* **RECORDED DATA**
* begin *

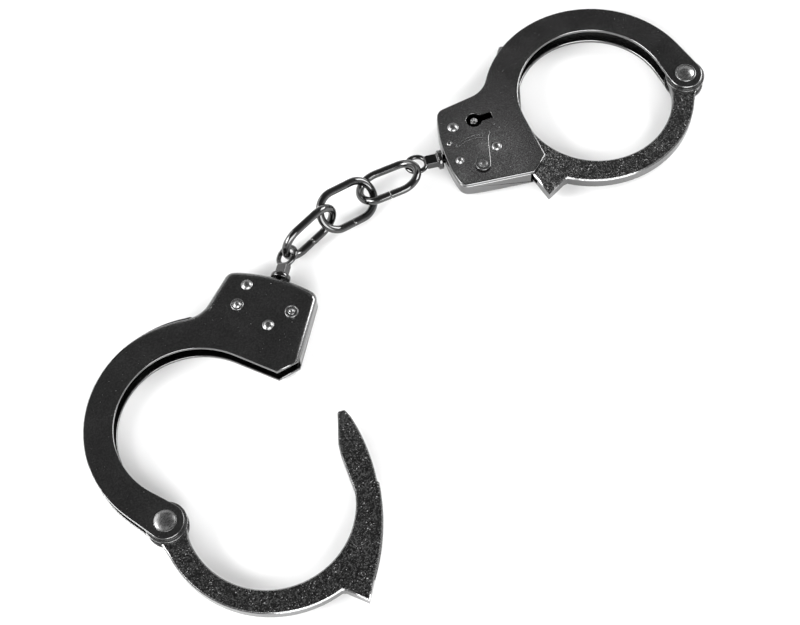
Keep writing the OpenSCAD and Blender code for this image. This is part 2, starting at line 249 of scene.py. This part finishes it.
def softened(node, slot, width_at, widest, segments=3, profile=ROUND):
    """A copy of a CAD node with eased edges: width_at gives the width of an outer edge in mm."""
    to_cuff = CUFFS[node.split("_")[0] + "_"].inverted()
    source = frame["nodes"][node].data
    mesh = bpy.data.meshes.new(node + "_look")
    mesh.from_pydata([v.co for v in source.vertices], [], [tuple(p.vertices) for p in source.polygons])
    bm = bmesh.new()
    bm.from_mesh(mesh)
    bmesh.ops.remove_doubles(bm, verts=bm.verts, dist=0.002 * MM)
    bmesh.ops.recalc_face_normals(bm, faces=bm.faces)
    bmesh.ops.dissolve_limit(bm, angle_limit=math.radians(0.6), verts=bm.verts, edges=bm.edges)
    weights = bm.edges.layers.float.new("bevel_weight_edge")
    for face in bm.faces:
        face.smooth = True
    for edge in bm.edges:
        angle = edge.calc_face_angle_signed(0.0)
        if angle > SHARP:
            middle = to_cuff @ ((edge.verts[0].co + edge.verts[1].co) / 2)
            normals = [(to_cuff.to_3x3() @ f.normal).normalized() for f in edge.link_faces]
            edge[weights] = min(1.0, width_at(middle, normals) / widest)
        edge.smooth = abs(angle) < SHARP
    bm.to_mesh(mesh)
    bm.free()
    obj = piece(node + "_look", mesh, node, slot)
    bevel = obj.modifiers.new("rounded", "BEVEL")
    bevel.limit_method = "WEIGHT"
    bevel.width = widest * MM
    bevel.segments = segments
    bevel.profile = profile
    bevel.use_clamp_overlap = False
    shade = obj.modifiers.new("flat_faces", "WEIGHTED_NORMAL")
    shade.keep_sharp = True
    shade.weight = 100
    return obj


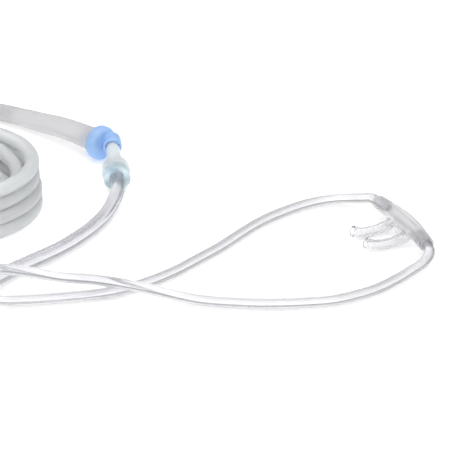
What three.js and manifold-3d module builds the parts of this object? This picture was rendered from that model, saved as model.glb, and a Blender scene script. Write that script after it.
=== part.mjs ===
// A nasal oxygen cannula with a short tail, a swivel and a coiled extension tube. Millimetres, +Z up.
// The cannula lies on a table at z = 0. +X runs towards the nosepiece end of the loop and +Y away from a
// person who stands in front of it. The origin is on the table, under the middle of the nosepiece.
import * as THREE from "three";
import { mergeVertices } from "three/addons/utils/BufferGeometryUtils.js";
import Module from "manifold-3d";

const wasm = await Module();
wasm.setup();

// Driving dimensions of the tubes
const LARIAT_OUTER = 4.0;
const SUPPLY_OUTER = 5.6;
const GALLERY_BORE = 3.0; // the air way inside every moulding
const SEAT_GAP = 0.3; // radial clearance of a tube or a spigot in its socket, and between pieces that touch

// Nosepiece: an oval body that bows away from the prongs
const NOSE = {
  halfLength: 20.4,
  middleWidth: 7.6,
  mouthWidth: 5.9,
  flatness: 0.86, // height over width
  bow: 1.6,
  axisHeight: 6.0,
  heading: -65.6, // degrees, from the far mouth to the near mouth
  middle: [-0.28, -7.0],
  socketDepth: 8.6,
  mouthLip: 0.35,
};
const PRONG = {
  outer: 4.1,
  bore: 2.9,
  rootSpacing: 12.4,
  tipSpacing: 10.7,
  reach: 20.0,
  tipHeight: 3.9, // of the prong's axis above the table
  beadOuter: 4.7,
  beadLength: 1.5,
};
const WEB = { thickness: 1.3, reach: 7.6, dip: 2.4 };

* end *
* begin *

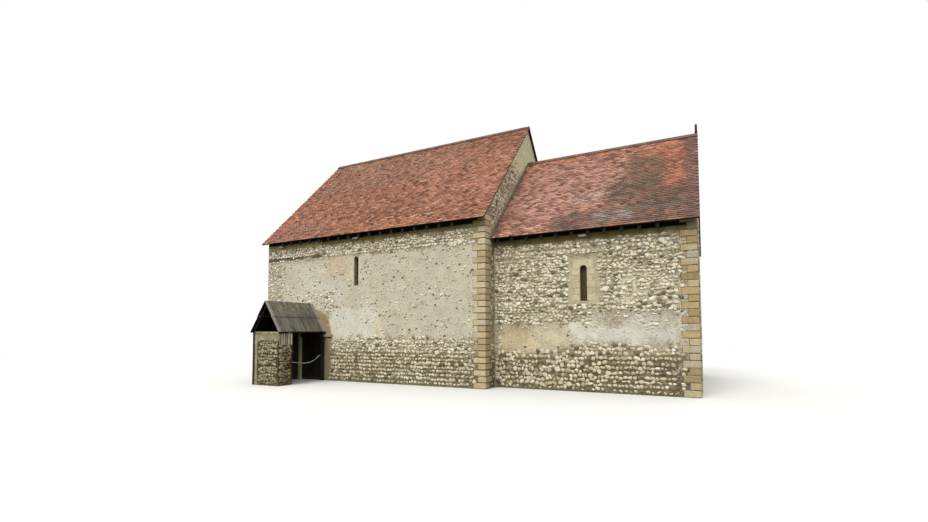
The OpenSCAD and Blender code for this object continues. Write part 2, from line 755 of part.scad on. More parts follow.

* end *
* begin *

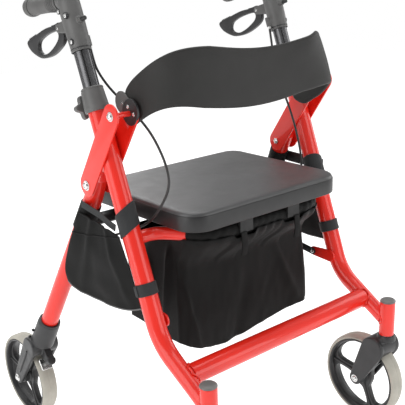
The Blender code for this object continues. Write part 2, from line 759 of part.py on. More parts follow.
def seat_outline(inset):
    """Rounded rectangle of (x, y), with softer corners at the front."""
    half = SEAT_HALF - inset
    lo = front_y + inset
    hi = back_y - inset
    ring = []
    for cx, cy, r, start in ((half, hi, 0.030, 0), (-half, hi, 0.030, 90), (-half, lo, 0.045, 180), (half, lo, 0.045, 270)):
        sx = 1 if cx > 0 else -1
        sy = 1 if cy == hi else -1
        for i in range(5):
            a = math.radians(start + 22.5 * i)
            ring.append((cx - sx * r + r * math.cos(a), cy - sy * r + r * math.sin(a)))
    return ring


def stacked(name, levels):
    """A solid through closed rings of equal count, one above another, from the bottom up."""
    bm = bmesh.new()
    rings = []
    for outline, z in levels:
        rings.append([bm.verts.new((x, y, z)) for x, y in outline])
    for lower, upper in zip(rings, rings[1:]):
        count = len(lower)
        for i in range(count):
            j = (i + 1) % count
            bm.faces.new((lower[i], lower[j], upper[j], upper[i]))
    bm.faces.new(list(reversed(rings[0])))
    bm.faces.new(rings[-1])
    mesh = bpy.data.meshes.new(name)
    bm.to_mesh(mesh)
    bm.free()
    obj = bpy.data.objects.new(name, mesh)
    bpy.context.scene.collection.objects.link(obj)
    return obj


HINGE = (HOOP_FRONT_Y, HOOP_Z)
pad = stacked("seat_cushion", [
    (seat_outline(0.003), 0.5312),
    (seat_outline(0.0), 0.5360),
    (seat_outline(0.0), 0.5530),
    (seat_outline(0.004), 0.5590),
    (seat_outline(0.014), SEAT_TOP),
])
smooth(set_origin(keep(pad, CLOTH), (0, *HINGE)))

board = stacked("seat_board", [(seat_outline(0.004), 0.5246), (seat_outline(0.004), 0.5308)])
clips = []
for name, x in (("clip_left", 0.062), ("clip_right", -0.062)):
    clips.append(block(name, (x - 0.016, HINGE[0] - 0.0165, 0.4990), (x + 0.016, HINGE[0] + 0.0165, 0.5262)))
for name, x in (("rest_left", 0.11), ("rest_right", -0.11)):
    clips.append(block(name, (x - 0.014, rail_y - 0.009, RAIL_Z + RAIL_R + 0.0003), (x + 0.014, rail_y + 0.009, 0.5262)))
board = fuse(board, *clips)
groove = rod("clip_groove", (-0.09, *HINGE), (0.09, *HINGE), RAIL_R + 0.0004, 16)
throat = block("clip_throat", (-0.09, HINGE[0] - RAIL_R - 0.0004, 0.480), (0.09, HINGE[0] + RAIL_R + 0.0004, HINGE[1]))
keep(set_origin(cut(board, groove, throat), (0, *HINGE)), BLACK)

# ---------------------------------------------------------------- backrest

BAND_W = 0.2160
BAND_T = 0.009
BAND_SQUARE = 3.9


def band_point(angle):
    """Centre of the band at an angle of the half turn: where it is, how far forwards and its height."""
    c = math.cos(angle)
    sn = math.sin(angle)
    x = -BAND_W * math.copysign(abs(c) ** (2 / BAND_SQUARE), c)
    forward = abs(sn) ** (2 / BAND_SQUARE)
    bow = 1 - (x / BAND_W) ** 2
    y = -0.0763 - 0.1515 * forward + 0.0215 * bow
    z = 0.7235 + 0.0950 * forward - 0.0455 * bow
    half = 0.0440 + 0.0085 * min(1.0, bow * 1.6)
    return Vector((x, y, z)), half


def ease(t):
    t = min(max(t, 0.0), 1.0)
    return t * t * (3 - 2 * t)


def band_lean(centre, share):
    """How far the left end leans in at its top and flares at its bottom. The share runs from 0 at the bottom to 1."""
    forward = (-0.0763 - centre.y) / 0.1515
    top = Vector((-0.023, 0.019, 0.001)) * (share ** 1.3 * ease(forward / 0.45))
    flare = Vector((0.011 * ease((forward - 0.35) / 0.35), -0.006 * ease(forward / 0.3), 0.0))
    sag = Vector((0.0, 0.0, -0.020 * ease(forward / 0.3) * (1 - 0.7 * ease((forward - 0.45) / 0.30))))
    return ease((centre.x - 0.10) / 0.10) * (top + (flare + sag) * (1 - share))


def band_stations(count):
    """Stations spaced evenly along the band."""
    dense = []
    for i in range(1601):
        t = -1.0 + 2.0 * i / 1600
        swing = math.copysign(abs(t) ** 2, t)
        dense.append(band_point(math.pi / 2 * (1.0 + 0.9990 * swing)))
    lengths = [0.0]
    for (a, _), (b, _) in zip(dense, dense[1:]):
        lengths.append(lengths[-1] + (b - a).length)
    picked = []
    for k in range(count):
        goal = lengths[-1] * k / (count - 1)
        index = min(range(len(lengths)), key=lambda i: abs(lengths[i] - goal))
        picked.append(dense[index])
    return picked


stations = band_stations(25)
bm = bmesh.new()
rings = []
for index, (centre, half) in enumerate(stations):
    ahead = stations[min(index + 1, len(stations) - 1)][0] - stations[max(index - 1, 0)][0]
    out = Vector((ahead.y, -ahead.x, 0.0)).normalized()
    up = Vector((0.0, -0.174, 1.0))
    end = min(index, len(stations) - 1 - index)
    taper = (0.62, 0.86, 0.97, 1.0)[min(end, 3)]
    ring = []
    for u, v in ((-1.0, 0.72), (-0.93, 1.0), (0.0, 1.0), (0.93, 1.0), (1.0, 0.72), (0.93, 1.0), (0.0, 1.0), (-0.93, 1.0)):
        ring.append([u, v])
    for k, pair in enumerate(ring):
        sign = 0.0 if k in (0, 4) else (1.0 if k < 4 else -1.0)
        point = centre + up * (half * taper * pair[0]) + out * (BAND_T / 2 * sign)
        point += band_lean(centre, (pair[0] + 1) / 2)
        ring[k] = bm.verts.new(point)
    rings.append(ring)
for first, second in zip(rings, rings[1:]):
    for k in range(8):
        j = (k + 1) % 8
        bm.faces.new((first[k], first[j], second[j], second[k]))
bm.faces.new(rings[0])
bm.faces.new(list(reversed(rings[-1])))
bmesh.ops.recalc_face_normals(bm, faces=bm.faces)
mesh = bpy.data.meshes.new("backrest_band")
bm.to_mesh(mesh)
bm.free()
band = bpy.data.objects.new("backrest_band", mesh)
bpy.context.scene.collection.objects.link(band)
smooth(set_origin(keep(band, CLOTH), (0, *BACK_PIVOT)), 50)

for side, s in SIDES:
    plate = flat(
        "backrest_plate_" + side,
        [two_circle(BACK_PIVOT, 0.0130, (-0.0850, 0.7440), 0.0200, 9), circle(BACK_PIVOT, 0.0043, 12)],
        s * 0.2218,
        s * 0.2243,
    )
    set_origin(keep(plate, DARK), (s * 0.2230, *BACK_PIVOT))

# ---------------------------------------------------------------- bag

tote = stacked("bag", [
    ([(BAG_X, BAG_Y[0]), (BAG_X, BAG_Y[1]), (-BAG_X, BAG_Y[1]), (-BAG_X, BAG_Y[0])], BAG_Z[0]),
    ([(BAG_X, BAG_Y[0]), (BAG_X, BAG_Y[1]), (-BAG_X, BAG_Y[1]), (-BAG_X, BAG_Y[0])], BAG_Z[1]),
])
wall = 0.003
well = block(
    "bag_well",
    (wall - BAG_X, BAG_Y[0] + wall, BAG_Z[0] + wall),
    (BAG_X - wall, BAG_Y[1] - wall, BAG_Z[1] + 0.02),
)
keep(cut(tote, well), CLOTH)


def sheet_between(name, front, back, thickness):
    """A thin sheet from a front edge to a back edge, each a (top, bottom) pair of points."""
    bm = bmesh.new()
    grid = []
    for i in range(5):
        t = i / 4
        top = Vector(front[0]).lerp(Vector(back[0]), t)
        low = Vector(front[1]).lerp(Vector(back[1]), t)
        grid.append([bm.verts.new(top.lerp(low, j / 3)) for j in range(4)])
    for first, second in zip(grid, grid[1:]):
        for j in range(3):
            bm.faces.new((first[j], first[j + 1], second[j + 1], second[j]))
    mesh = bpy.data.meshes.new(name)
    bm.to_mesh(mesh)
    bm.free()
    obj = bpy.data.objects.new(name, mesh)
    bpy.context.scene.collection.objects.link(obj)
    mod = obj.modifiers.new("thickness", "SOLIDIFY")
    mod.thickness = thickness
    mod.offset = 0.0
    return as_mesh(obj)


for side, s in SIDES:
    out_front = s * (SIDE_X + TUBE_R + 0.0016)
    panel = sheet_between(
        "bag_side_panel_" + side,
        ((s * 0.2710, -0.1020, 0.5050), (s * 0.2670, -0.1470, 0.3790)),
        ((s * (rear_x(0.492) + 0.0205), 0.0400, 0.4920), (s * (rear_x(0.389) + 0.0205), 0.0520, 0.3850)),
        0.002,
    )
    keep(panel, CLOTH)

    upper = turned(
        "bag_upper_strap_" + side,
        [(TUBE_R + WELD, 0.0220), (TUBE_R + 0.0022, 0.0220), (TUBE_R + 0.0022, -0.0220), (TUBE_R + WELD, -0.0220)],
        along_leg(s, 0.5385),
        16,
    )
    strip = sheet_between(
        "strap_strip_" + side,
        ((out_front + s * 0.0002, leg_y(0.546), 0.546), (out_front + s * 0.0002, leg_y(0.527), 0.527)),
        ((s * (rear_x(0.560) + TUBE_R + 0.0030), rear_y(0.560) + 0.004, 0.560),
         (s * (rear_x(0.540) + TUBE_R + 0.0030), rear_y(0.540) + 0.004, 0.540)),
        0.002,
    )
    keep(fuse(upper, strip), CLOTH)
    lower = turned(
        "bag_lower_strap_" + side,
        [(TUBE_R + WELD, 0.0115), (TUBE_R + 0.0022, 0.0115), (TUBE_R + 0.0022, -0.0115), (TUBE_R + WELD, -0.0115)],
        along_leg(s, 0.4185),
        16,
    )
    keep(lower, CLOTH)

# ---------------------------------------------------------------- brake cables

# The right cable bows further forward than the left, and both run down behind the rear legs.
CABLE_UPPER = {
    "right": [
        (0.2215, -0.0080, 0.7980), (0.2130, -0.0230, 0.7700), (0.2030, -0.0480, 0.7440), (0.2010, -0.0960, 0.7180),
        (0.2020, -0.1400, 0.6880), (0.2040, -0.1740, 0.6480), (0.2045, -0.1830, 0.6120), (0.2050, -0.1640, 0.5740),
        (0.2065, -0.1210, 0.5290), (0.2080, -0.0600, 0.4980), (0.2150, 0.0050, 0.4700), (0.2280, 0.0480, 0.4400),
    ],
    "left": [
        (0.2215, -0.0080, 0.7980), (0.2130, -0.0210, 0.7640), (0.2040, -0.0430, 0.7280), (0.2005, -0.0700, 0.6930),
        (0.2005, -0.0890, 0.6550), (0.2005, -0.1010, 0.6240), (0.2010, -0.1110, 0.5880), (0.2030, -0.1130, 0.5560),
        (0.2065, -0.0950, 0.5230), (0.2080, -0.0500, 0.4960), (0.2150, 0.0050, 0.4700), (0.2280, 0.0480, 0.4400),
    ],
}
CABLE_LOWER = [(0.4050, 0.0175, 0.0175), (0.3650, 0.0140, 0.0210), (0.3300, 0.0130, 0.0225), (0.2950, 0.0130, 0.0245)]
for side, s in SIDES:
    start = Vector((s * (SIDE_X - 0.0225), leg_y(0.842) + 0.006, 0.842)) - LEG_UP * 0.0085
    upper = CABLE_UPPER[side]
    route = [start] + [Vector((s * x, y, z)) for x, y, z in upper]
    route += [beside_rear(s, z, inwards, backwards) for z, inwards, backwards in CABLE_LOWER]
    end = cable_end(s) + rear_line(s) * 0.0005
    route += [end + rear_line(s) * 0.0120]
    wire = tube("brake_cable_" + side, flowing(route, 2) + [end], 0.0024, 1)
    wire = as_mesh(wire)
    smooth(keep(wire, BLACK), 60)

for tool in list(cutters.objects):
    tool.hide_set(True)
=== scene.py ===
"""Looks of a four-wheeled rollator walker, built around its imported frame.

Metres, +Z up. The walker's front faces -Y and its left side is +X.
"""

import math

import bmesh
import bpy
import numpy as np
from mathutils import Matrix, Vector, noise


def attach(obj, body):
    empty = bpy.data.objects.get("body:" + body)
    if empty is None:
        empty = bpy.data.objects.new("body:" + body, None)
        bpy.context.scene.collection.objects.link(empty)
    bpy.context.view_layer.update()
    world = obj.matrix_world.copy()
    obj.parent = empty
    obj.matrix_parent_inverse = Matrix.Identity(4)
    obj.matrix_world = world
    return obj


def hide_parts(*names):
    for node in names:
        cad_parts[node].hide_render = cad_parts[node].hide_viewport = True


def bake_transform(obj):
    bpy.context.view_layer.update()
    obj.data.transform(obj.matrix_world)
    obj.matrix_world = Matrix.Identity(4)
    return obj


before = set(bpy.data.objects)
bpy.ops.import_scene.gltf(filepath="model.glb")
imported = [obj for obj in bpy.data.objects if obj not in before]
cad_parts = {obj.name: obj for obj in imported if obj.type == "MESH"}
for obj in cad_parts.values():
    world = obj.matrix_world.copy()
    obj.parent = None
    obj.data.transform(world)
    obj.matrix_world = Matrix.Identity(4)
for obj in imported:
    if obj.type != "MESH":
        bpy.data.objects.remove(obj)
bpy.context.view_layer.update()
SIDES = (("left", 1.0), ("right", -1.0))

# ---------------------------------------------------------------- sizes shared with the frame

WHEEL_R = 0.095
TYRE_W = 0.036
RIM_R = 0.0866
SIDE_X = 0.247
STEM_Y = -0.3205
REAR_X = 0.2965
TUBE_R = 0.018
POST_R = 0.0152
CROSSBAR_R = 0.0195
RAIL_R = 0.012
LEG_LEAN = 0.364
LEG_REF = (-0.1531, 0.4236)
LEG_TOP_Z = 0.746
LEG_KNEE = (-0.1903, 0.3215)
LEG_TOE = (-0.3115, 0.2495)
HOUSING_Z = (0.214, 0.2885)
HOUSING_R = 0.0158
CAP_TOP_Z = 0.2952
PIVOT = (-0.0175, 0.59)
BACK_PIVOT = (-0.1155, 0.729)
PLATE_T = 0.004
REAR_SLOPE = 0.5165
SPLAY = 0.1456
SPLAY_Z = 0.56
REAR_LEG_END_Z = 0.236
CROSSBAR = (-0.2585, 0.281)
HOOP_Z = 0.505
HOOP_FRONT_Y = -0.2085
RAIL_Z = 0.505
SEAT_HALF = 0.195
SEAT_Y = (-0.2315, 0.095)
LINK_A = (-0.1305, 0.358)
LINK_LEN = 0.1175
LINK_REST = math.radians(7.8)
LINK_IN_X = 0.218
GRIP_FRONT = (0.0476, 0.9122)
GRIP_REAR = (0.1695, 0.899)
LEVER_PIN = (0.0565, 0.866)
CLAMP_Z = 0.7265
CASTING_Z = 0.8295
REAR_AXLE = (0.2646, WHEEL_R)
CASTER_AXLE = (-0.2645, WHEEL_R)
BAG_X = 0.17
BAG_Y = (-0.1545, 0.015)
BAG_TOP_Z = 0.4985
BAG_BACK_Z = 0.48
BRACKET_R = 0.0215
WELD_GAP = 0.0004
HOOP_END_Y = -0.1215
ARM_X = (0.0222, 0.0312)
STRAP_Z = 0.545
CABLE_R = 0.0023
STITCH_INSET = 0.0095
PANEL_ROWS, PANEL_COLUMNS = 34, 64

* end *

* **OBJECTIVE**
Retype, exactly and in full, the lines above from the one containing "wire = as_mesh(wire)" through the one containing "bpy.context.scene.collection.objects.link(empty)".

* **RESULT FOR THIS EXERCISE**
    wire = as_mesh(wire)
    smooth(keep(wire, BLACK), 60)

for tool in list(cutters.objects):
    tool.hide_set(True)
=== scene.py ===
"""Looks of a four-wheeled rollator walker, built around its imported frame.

Metres, +Z up. The walker's front faces -Y and its left side is +X.
"""

import math

import bmesh
import bpy
import numpy as np
from mathutils import Matrix, Vector, noise


def attach(obj, body):
    empty = bpy.data.objects.get("body:" + body)
    if empty is None:
        empty = bpy.data.objects.new("body:" + body, None)
        bpy.context.scene.collection.objects.link(empty)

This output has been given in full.